◆ GOAL:
Reproduce each line exactly.

◆ SOURCE DATA:
Begin

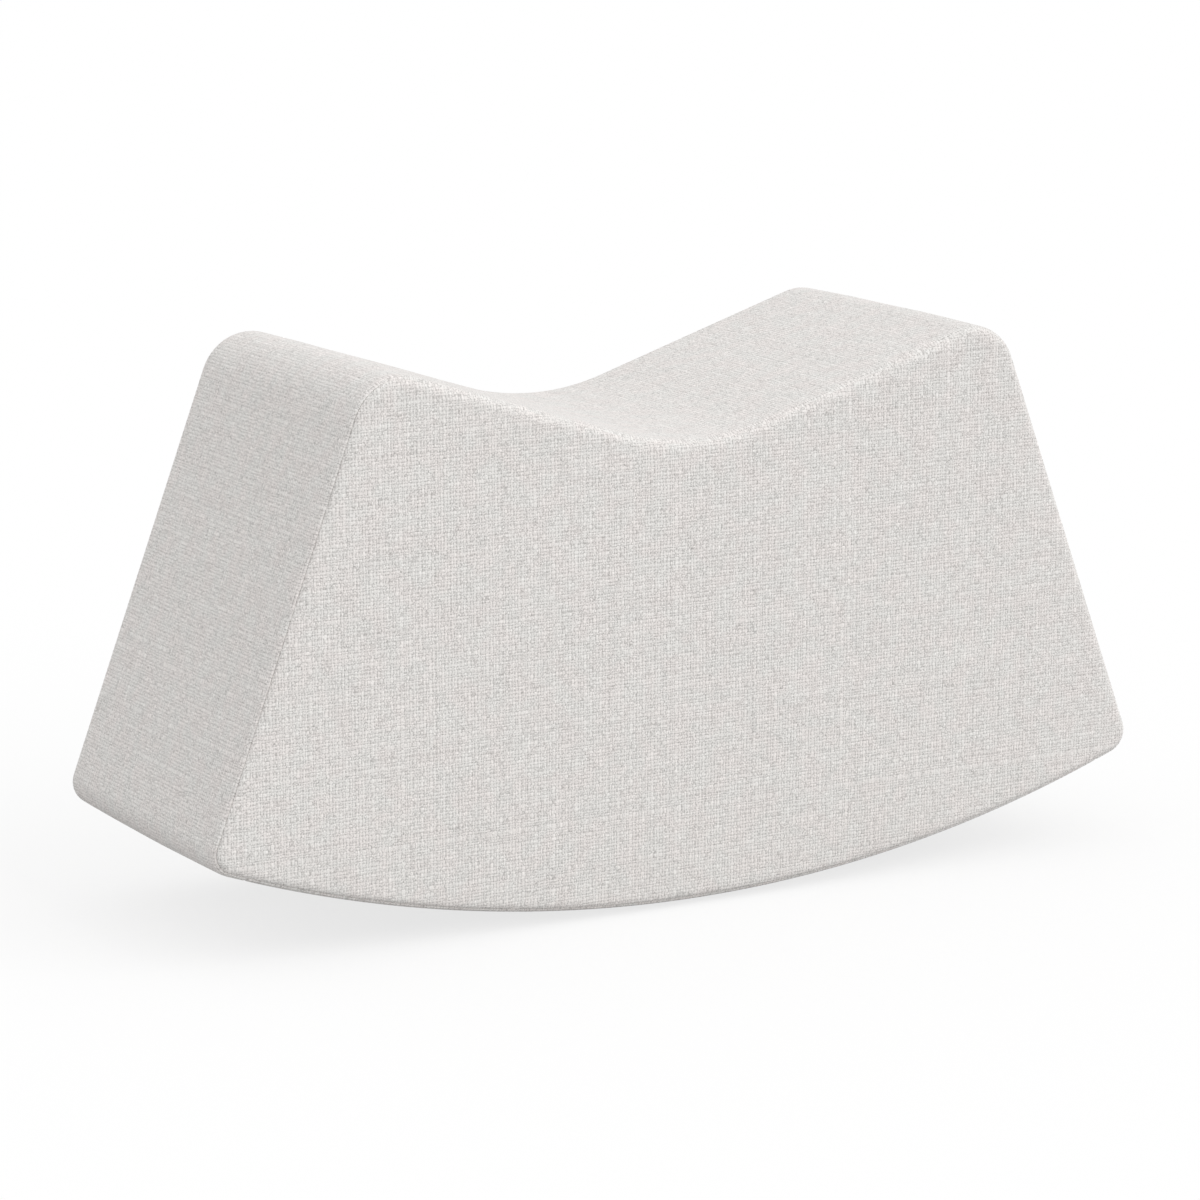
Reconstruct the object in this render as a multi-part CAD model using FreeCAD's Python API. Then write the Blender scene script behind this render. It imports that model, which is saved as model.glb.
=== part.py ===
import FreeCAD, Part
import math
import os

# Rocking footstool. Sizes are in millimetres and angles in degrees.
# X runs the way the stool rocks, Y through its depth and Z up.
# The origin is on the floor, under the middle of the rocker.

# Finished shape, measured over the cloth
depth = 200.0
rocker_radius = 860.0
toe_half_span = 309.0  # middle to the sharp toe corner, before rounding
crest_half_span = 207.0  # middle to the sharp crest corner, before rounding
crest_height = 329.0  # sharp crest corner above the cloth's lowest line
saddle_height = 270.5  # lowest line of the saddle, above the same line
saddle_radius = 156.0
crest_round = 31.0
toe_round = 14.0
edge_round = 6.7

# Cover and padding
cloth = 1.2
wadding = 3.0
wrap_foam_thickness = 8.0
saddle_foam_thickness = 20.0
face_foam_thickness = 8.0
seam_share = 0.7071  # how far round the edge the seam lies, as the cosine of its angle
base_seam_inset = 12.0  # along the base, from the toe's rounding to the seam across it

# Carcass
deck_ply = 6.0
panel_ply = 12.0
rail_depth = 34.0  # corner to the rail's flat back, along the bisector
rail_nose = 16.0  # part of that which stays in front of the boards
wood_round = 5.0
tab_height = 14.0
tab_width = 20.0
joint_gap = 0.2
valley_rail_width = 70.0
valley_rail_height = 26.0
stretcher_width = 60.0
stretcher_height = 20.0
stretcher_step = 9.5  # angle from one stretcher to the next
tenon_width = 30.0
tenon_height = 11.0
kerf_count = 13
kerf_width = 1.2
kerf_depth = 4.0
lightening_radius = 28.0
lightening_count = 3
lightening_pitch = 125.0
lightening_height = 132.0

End

◆ THE ANSWER:
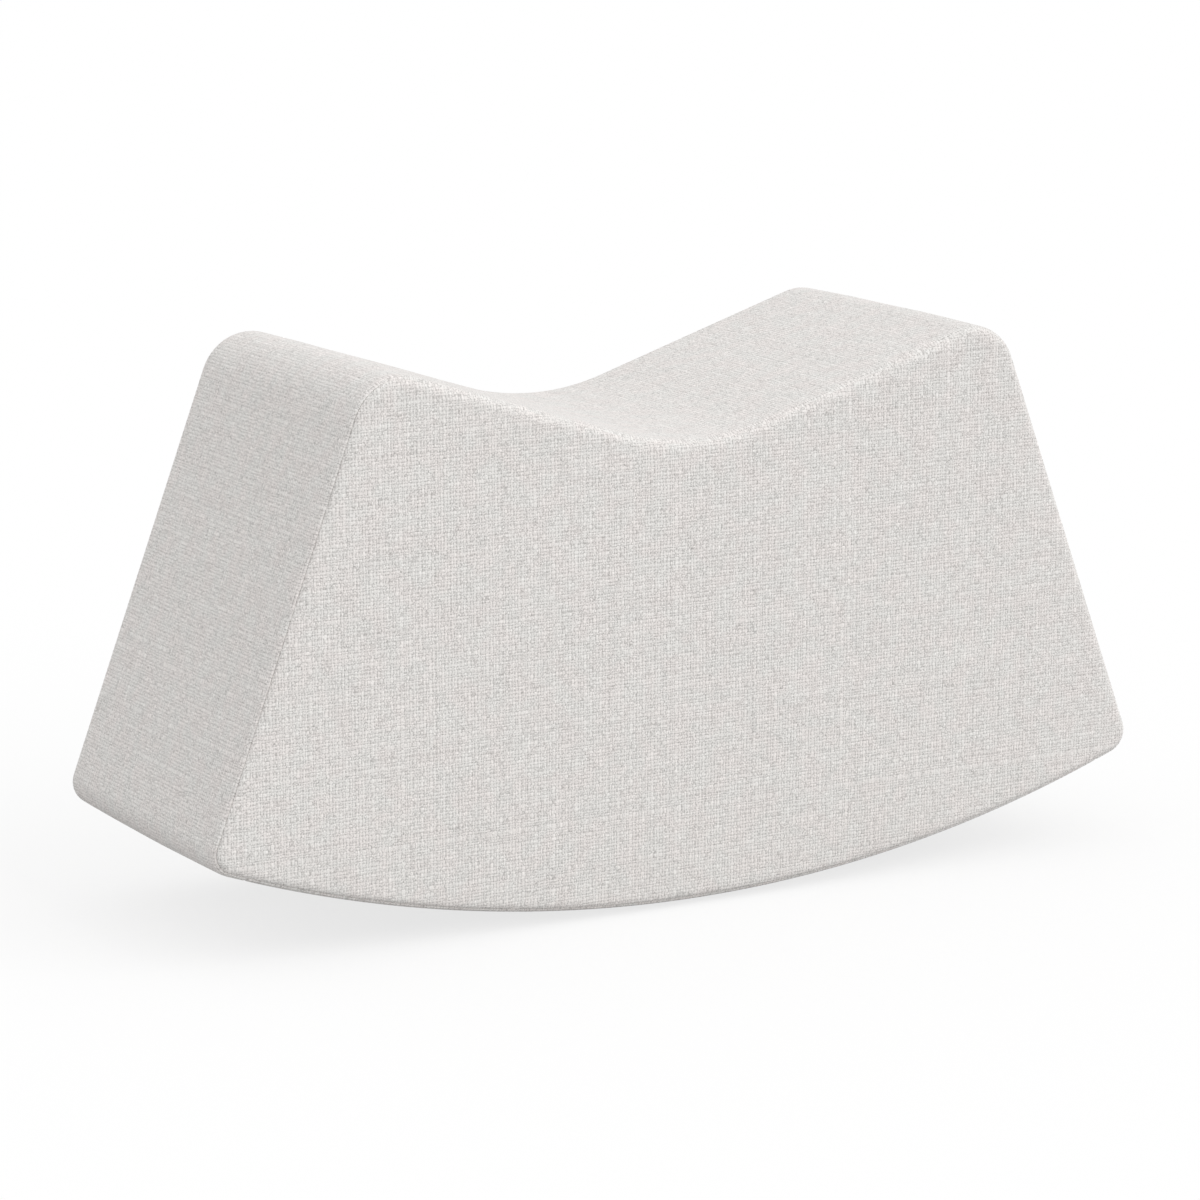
Reconstruct the object in this render as a multi-part CAD model using FreeCAD's Python API. Then write the Blender scene script behind this render. It imports that model, which is saved as model.glb.
=== part.py ===
import FreeCAD, Part
import math
import os

# Rocking footstool. Sizes are in millimetres and angles in degrees.
# X runs the way the stool rocks, Y through its depth and Z up.
# The origin is on the floor, under the middle of the rocker.

# Finished shape, measured over the cloth
depth = 200.0
rocker_radius = 860.0
toe_half_span = 309.0  # middle to the sharp toe corner, before rounding
crest_half_span = 207.0  # middle to the sharp crest corner, before rounding
crest_height = 329.0  # sharp crest corner above the cloth's lowest line
saddle_height = 270.5  # lowest line of the saddle, above the same line
saddle_radius = 156.0
crest_round = 31.0
toe_round = 14.0
edge_round = 6.7

# Cover and padding
cloth = 1.2
wadding = 3.0
wrap_foam_thickness = 8.0
saddle_foam_thickness = 20.0
face_foam_thickness = 8.0
seam_share = 0.7071  # how far round the edge the seam lies, as the cosine of its angle
base_seam_inset = 12.0  # along the base, from the toe's rounding to the seam across it

# Carcass
deck_ply = 6.0
panel_ply = 12.0
rail_depth = 34.0  # corner to the rail's flat back, along the bisector
rail_nose = 16.0  # part of that which stays in front of the boards
wood_round = 5.0
tab_height = 14.0
tab_width = 20.0
joint_gap = 0.2
valley_rail_width = 70.0
valley_rail_height = 26.0
stretcher_width = 60.0
stretcher_height = 20.0
stretcher_step = 9.5  # angle from one stretcher to the next
tenon_width = 30.0
tenon_height = 11.0
kerf_count = 13
kerf_width = 1.2
kerf_depth = 4.0
lightening_radius = 28.0
lightening_count = 3
lightening_pitch = 125.0
lightening_height = 132.0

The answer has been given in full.